Il revenait à l'autorité ayant rendu la décision litigieuse d'examiner la conformité de l'ORNI à la LPE sous l'angle du principe de précaution. Le Tribunal fédéral avait certes rendu dernièrement plusieurs arrêts écartant des recours dirigés contre de telles demandes octroyées à des opérateurs de téléphonie mobile, considérant que les valeurs limitent fixées par l'ORNI étaient suffisamment basses pour respecter le principe de précaution. Il aurait toutefois laissé transparaître certains doutes et avait rappelé que ses récentes décisions étaient fondées sur l'état actuel des connaissances. Dans ses récentes décisions, le Tribunal fédéral n'avait cependant pas pris en compte, notamment, le fait que de manière importante les installations ne respectaient pas la limitation préventive des émissions, ni le rapport de l'Université de Neuchâtel sur l'effet des RNI sur les arthropodes.

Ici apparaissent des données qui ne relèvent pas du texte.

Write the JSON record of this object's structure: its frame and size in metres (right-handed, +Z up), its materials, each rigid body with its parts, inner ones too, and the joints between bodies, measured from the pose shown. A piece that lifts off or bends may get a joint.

En conclusion, le principe de précaution avait été violé par la décision attaquée. Quand bien même les valeurs d'émissions seraient inférieures aux valeurs fixées par l'ORNI, il revenait à l'autorité d'examiner si cette ordonnance respectait le principe de précaution.

13.         Le 4 septembre 2023, B______ a transmis ses observations, concluant au rejet du recours et à la condamnation de la ville aux frais et indemnité de procédure.

En substance, s'agissant de la violation du principe de précaution, à plusieurs reprises le Tribunal fédéral avait rejeté des recours contre des projets de construction d'installations de communication mobile aves des antennes 5G adaptatives, niant une violation du principe de précaution au sens du droit de l'environnement. Quant aux prévisions de rayonnement établies arithmétiquement, elles n'étaient pas critiquables et tant la méthode de mesure recommandée par la Confédération que le système d'assurance de la qualité s'avéraient actuellement appropriés.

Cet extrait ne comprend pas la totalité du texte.